Is every lot in Vistas actually a view lot?

No. Vistas is named for the tract's general orientation, but the actual view quality varies lot by lot — from full panoramic on the best positioned lots to filtered vista or interior on others. The naming is aspirational, not a guarantee. Walk the specific rear yard before writing the offer and rank the view honestly. Listing language is unregulated and 'vista' can mean different things in different listings.

How does Vistas compare to Promontory?

Promontory sits higher on the hill with larger lots and larger floor plans, and generally trades $1.4M to $2.0M. Vistas sits in the middle elevation with smaller lots and slightly smaller plans, trading $1.2M to $1.6M. Both are predominantly Toll Brothers. The trade-off is view-and-lot-size at higher price in Promontory versus mid-tier view at a lower entry in Vistas.

How much is Mello-Roos in Vistas?

CFD assessments in Vistas typically run about $2,800 to $4,200 per year, varying lot to lot based on original assessment and amortization schedule. Pull the actual property tax bill for the specific APN. Adjacent lots can differ by several hundred dollars and the remaining bond term matters as much as the current annual dollar amount for your true carrying-cost math.
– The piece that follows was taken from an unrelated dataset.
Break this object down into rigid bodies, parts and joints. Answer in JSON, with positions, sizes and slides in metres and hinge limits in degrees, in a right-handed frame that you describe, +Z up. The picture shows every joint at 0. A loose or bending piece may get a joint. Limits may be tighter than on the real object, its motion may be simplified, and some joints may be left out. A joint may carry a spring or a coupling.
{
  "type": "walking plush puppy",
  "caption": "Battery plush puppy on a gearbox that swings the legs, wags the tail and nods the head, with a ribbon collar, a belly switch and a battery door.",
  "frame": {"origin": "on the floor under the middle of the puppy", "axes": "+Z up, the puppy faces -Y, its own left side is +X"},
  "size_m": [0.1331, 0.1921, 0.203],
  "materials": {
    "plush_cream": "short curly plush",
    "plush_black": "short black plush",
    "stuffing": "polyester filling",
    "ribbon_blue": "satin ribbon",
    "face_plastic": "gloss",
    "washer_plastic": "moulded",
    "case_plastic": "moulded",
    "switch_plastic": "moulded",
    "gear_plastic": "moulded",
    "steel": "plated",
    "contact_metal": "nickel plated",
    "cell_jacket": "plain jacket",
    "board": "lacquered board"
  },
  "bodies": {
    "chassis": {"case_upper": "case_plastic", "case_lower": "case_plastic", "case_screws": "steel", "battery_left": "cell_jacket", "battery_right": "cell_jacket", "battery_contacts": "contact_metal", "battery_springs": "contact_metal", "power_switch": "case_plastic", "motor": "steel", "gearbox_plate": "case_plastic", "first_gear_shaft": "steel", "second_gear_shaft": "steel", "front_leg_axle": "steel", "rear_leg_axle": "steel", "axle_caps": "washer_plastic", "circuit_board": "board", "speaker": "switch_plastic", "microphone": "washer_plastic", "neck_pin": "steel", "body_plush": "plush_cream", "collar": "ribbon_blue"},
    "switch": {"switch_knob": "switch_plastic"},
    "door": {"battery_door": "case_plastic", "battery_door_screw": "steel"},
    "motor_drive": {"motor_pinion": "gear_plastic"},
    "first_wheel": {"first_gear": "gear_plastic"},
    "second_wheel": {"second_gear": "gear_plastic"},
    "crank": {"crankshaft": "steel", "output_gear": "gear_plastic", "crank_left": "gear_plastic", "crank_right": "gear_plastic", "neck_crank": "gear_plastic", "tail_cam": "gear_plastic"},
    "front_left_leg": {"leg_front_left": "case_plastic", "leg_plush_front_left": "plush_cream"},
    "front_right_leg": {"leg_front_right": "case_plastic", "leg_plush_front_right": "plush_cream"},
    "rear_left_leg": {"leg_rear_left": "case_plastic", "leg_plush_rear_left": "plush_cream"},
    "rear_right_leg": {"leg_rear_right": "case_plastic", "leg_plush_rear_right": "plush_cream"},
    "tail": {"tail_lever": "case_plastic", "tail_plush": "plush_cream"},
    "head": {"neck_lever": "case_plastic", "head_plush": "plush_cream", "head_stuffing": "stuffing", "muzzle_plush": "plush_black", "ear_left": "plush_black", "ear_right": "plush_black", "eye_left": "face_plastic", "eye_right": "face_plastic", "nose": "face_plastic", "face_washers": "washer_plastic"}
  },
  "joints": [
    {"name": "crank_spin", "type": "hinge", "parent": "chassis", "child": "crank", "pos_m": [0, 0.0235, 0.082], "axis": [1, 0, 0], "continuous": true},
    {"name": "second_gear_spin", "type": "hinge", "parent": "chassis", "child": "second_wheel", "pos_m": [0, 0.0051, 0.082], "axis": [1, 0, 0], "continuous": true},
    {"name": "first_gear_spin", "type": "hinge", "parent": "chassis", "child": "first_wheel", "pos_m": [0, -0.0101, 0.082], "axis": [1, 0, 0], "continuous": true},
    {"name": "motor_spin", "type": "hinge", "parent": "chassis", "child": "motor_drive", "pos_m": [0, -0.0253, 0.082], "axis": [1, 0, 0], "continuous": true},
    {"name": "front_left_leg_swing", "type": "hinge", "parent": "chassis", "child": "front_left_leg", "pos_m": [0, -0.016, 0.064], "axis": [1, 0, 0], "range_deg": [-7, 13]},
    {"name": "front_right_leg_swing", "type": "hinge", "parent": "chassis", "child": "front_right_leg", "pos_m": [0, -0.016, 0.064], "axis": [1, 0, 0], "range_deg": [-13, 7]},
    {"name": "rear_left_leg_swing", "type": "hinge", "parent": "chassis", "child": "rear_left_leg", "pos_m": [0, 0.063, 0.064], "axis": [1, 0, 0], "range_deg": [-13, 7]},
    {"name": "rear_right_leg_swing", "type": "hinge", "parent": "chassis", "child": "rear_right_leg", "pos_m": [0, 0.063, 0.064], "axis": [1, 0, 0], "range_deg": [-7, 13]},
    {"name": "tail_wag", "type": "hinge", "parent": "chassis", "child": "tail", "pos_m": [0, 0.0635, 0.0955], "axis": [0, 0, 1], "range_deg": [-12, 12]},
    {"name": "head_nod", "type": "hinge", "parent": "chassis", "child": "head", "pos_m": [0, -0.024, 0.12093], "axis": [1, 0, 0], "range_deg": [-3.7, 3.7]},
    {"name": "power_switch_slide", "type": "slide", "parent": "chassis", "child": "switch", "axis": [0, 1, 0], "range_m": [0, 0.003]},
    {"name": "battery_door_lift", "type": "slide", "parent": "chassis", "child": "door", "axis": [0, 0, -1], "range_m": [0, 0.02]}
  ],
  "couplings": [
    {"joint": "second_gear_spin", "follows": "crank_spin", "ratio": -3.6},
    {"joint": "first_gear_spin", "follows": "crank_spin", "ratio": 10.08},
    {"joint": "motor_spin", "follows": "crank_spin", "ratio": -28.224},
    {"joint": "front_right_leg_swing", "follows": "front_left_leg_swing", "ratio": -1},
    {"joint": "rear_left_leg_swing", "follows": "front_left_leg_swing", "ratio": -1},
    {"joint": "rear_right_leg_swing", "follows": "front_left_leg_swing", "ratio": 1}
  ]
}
What schools serve Vistas?

Vistas addresses by current SVUSD boundary generally attend Big Sky Elementary, Sycamore Canyon K–8 / Middle, and Royal High School. Boundaries can change and magnet, charter, and transfer options are separate processes. Always verify the current attendance area for the specific address with SVUSD before relying on it for a purchase decision.

Is Vistas a gated tract?

No. Big Sky as a master community is not fully gated and Vistas does not have its own gated entry. Access is through the main Big Sky entrance off Erringer Road and the interior collector streets that climb the hill. If gated access is a priority, see the Simi Valley gated community filter page for cross-neighborhood options.
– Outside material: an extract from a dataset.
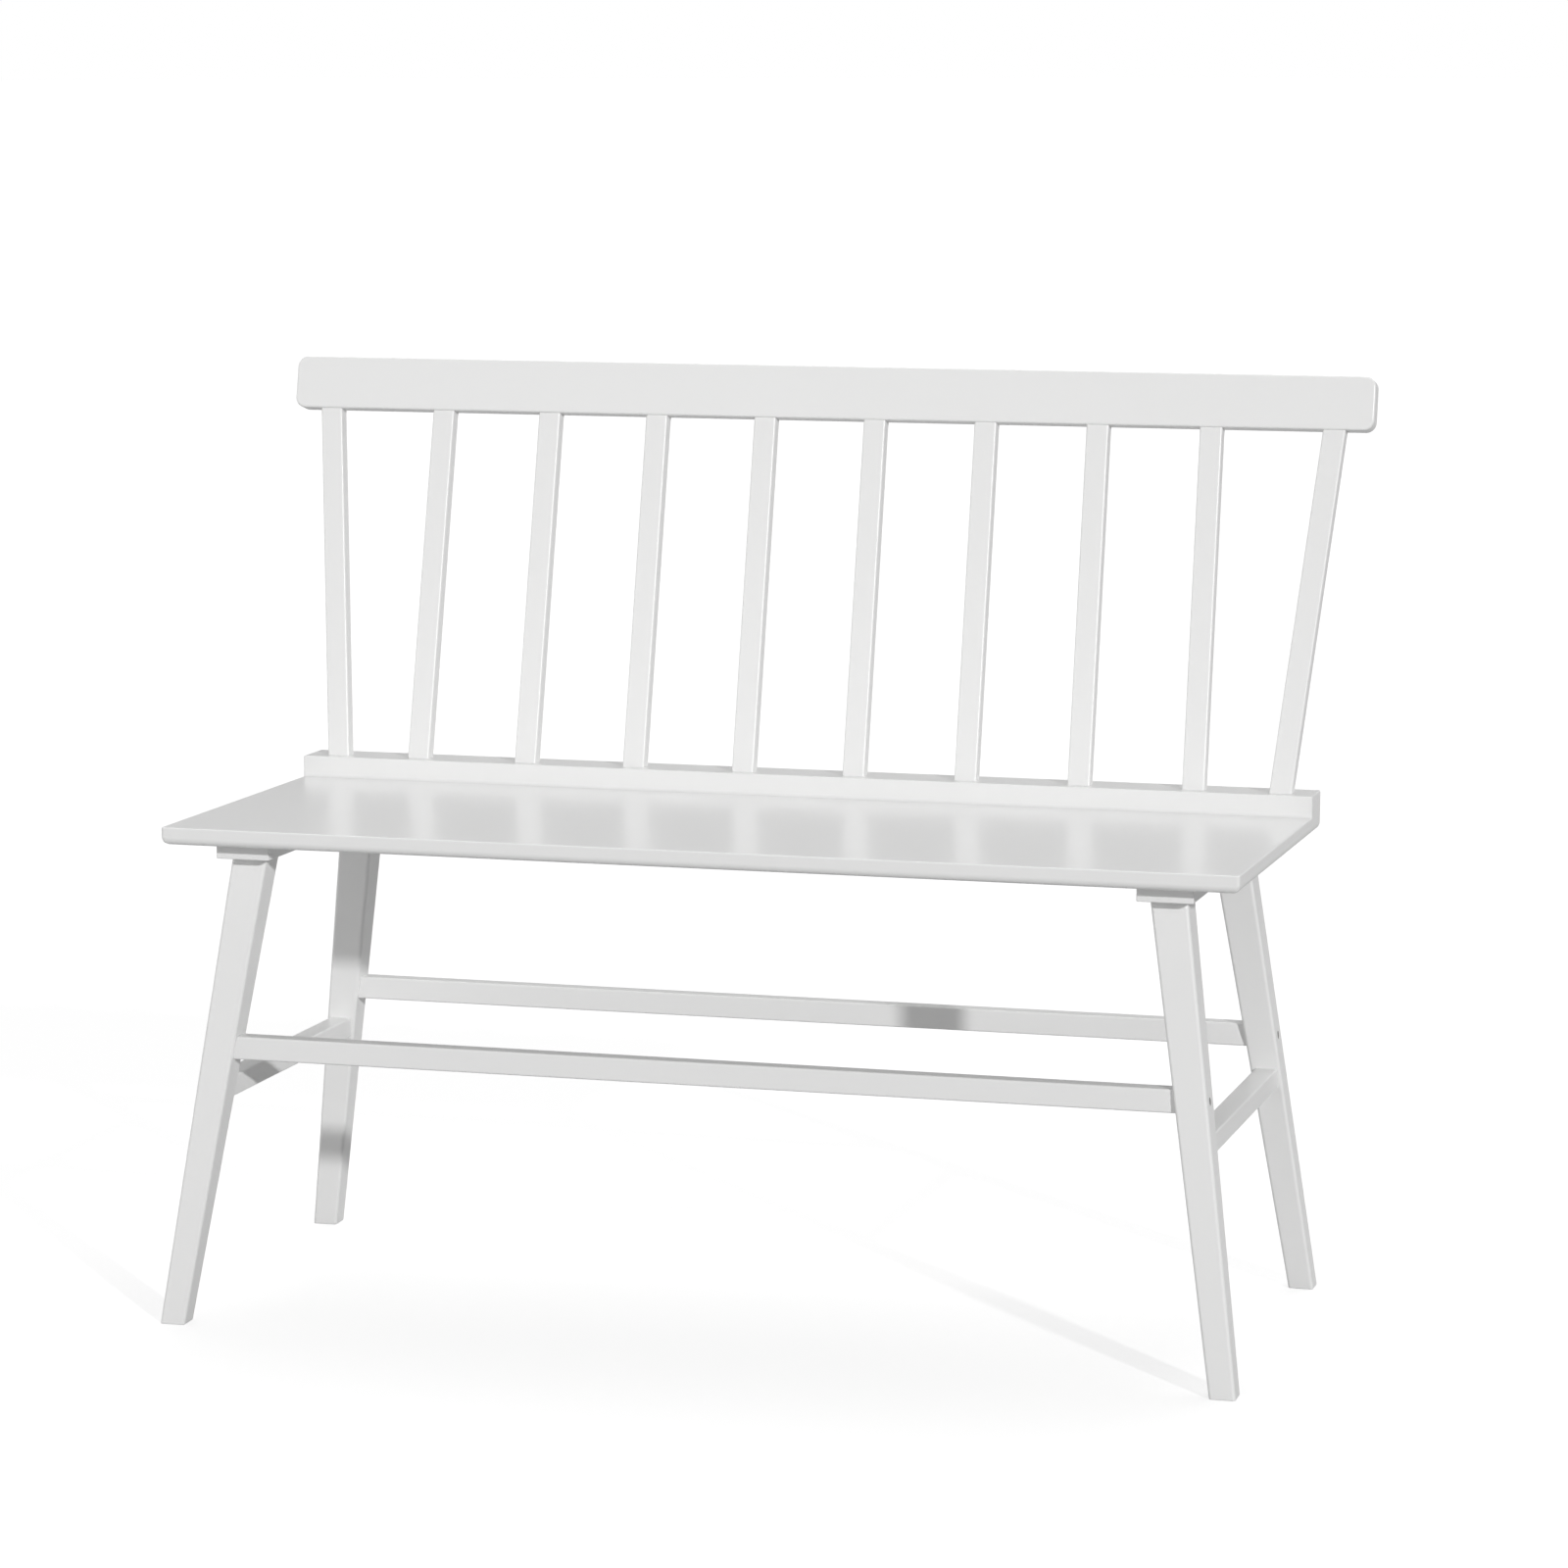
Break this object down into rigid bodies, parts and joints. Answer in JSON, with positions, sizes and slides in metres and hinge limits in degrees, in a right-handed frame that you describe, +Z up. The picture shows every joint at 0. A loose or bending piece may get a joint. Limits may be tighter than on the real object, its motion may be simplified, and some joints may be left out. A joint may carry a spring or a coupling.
{
  "type": "slat-back dining bench",
  "caption": "White painted dining bench with a raked seat, a leaning slat back under a straight top rail, and splayed tapered legs tied by stretchers.",
  "frame": {"origin": "on the floor, under the middle of the bench's bounding box", "axes": "+X along the bench's length, to the right seen from the front; +Y from the front to the back; +Z up"},
  "size_m": [1.0744, 0.5113, 0.8626],
  "materials": {
    "painted_wood": "white satin paint",
    "bolt_steel": "plain steel",
    "zinc_steel": "zinc plated"
  },
  "bodies": {
    "root": {"seat_board": "painted_wood", "top_rail": "painted_wood", "back_slat_01": "painted_wood", "back_slat_02": "painted_wood", "back_slat_03": "painted_wood", "back_slat_04": "painted_wood", "back_slat_05": "painted_wood", "back_slat_06": "painted_wood", "back_slat_07": "painted_wood", "back_slat_08": "painted_wood", "back_slat_09": "painted_wood", "back_slat_10": "painted_wood", "seat_cleat_left": "painted_wood", "seat_cleat_right": "painted_wood", "leg_front_left": "painted_wood", "leg_front_right": "painted_wood", "leg_back_left": "painted_wood", "leg_back_right": "painted_wood", "side_stretcher_left": "painted_wood", "side_stretcher_right": "painted_wood", "long_stretcher_front": "painted_wood", "long_stretcher_back": "painted_wood", "stretcher_bolt_front_left": "bolt_steel", "stretcher_bolt_front_right": "bolt_steel", "stretcher_bolt_back_left": "bolt_steel", "stretcher_bolt_back_right": "bolt_steel", "barrel_nut_front_left": "zinc_steel", "barrel_nut_front_right": "zinc_steel", "barrel_nut_back_left": "zinc_steel", "barrel_nut_back_right": "zinc_steel", "cleat_screw_left_1": "zinc_steel", "cleat_screw_left_2": "zinc_steel", "cleat_screw_left_3": "zinc_steel", "cleat_screw_right_1": "zinc_steel", "cleat_screw_right_2": "zinc_steel", "cleat_screw_right_3": "zinc_steel"}
  },
  "joints": []
}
What is the HOA in Vistas?

Monthly dues generally run about $190 to $260. The master HOA covers community common areas — entry monuments, park, perimeter slopes, trail easements, and shared landscape on collectors. It does not maintain your rear slope or your front-yard landscape. Pull the current HOA disclosure packet during your contingency window for the actual current fee and reserve study.

How long do homes stay on the market in Vistas?
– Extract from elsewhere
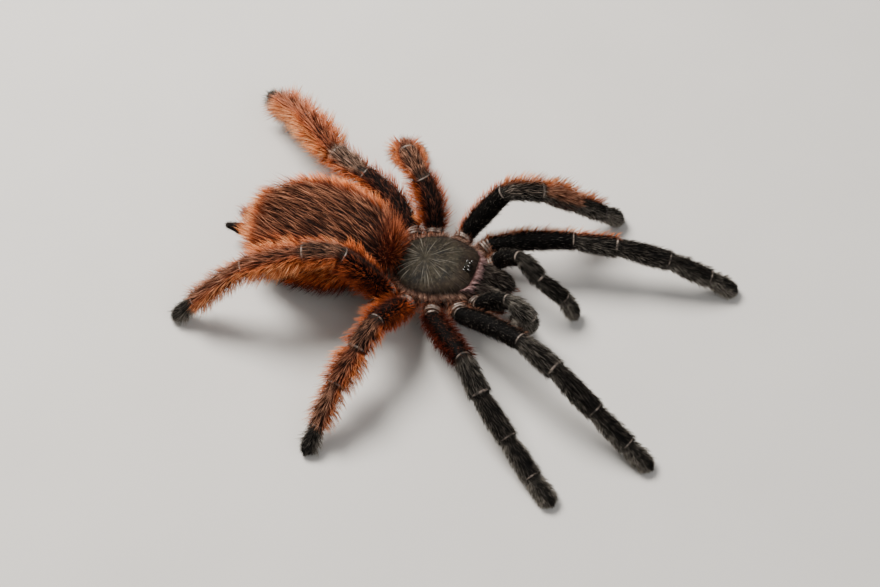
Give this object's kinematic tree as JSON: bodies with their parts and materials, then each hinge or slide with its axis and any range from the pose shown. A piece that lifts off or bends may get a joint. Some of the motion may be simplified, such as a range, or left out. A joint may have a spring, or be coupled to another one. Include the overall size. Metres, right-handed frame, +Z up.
{
  "type": "tarantula",
  "caption": "Life-size tarantula standing on level ground, velvety black in front, with orange-fringed hind legs, a domed brown and orange abdomen and a low olive-black carapace.",
  "frame": {"origin": "under the middle of the spread legs' outline, on the ground the feet stand on", "axes": "+Z up, the spider faces -Y, its left side is +X"},
  "size_m": [0.087, 0.1144, 0.0229],
  "materials": {
    "shield": "olive-black shell with fine pale hair streaks",
    "eyes": "wet gloss",
    "fangs": "polished dark horn",
    "black_coat": "velvety bristles",
    "brown_coat": "long combed bristles",
    "orange_coat": "long soft fringe"
  },
  "bodies": {
    "root": {"carapace": "shield", "eye_mound": "eyes", "chelicera_left": "black_coat", "chelicera_right": "black_coat", "fang_left": "fangs", "fang_right": "fangs", "underbody": "brown_coat", "waist": "brown_coat", "abdomen": "brown_coat", "spinneret_left": "black_coat", "spinneret_right": "black_coat", "leg_1_left_femur": "black_coat", "leg_1_left_patella": "black_coat", "leg_1_left_tibia": "black_coat", "leg_1_left_metatarsus": "black_coat", "leg_1_left_tarsus": "black_coat", "leg_1_right_femur": "black_coat", "leg_1_right_patella": "black_coat", "leg_1_right_tibia": "black_coat", "leg_1_right_metatarsus": "black_coat", "leg_1_right_tarsus": "black_coat", "leg_2_left_femur": "black_coat", "leg_2_left_patella": "black_coat", "leg_2_left_tibia": "black_coat", "leg_2_left_metatarsus": "black_coat", "leg_2_left_tarsus": "black_coat", "leg_2_right_femur": "black_coat", "leg_2_right_patella": "black_coat", "leg_2_right_tibia": "black_coat", "leg_2_right_metatarsus": "black_coat", "leg_2_right_tarsus": "black_coat", "leg_3_left_femur": "orange_coat", "leg_3_left_patella": "orange_coat", "leg_3_left_tibia": "orange_coat", "leg_3_left_metatarsus": "orange_coat", "leg_3_left_tarsus": "black_coat", "leg_3_right_femur": "orange_coat", "leg_3_right_patella": "orange_coat", "leg_3_right_tibia": "orange_coat", "leg_3_right_metatarsus": "orange_coat", "leg_3_right_tarsus": "black_coat", "leg_4_left_femur": "orange_coat", "leg_4_left_patella": "orange_coat", "leg_4_left_tibia": "orange_coat", "leg_4_left_metatarsus": "orange_coat", "leg_4_left_tarsus": "black_coat", "leg_4_right_femur": "orange_coat", "leg_4_right_patella": "orange_coat", "leg_4_right_tibia": "orange_coat", "leg_4_right_metatarsus": "orange_coat", "leg_4_right_tarsus": "black_coat", "palp_left_femur": "black_coat", "palp_left_patella": "black_coat", "palp_left_tibia": "black_coat", "palp_left_tarsus": "black_coat", "palp_right_femur": "black_coat", "palp_right_patella": "black_coat", "palp_right_tibia": "black_coat", "palp_right_tarsus": "black_coat"}
  },
  "joints": []
}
May 2026 has been running in the low 20s on median days on market for prepared, accurately priced Vistas listings. View-rich, well-presented homes regularly go under contract in under two weeks. Aspirationally priced or under-prepared listings sit longer and trim. The buyer pool here is informed and is comparing actively against the rest of the Big Sky view inventory.

Is Vistas in a wildfire hazard zone?

Portions of Vistas fall within California's designated Fire Hazard Severity Zones because of the hillside setting. This is addressable through brush clearance, hardened building materials, and insurance shopping. CAL FIRE publishes the maps. Address this honestly during diligence — insurance carriers underwrite to it and seller disclosures must reflect it.